The streetlights lit up the new subdivision in Southwest Houston, keeping the dark away enough that we could see each other's faces as we talked. We were hanging out by his car at the end of the driveway. We kept our voices low, though it was late and everyone in the house was asleep and there were no neighbors out.
I loved him fiercely and I trusted him. Trusted him with my secrets, trusted him to never ridicule my thoughts and feelings. Trusted him to tell me the truth, trusted him to treat me as an equal.
He was my cousin Tommy and he was my best friend.
He had come to live with us my senior year in high school. His family was going to move from Louisiana to Houston but not until later that year. He was having some problems there and needed a new start, a new school, new friends. He found all that. And I found a friend, a brother, a confidant.
Throughout our senior year he and his friend Johnny took my friend Beverly and I to all the teen clubs that sprang up in Houston during the late 60s, the most memorable when we saw Paul Revere and the Raiders at La Maison. We made trips to Surfside Beach near Angleton, staying until dark and heading home happy and sunburnt. We hung out at the Chuckwagon, a neighborhood burger drive-in where all the high school kids congregated in the afternoons.
He'd come home with Johnny Rivers' single 45s, saying "come listen to this, Sue." We'd play them all afternoon, listening over and over again to Mountain of Love, Secret Agent Man, and Johnny's version of Midnight Special and Suzie Q. Dancing in the living room, memorizing the words to the songs.
He spent all his other spare time taking his car apart and putting it back together, parts spread all over the driveway, arms and clothes covered with grease. Getting it running smoothly so we could all go out again on Saturday night!
I can't say my high school years were happy. There was a lot of stuff going on in the family, I was a girl without a lot of self-esteem, afraid to apply myself though the education part of school was easy for me, all the usual teenage angst. The Vietnam War was in full swing and I was just beginning to get an interest in what was going on in politics and the world. Looking back, all these times with my cousin are the times that stand out, the good times we had and the closeness we had. My brothers were either too old or two young to be my buddy. Tommy was just right and we had the bond of siblings.
Then everything changed. I got married the summer after I graduated. A year later I was a working mom and had no time for anything outside that except for the occasional family gathering. Time passed and Tommy joined the Marines. He was sent to Vietnam.
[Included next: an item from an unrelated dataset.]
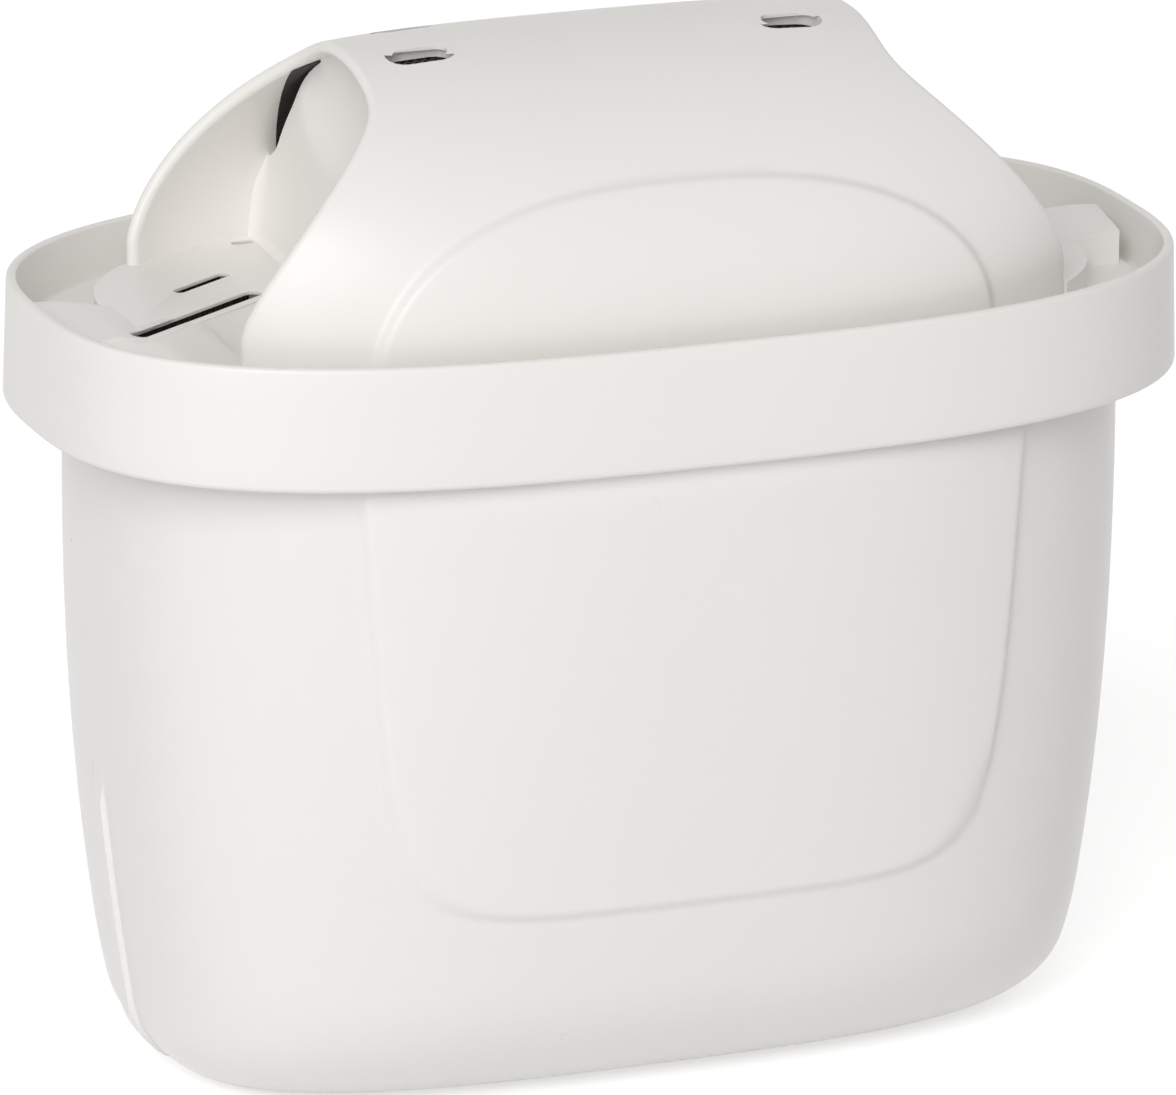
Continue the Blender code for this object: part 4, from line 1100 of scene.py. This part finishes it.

Around noon on a February day in 1970, I was feeding my baby son John, my second child, lunch when the phone rang. It was my mom. She needed a ride to Aunt Margie's house. Two Marines were there and wanted someone to come be with her before they told her their news. Which, of course, we all knew by their presence. Tommy was dead.
A two week long wait began as we waited for his body to come home. I still see him in the casket, the open area over his face sealed with glass because the bodies were frozen for the trip home and they were fragile. His Marine dress uniform making him look older than his 20 years, his sister Brenda sleeping on the floor by his casket the night before the funeral, not wanting to leave him alone.
But that's not the way I see him most of the time. Most of the time in my memories of him, we are by his car at the end of the driveway. The neighborhood asleep, our voices low and quiet. His hair hanging in his face, his words that years later come back to me and guide me. "Do what you want because YOU want to do it, not because someone else wants you to. You make the decisions for your life, darlin'. It's your life, don't let anyone tell you different."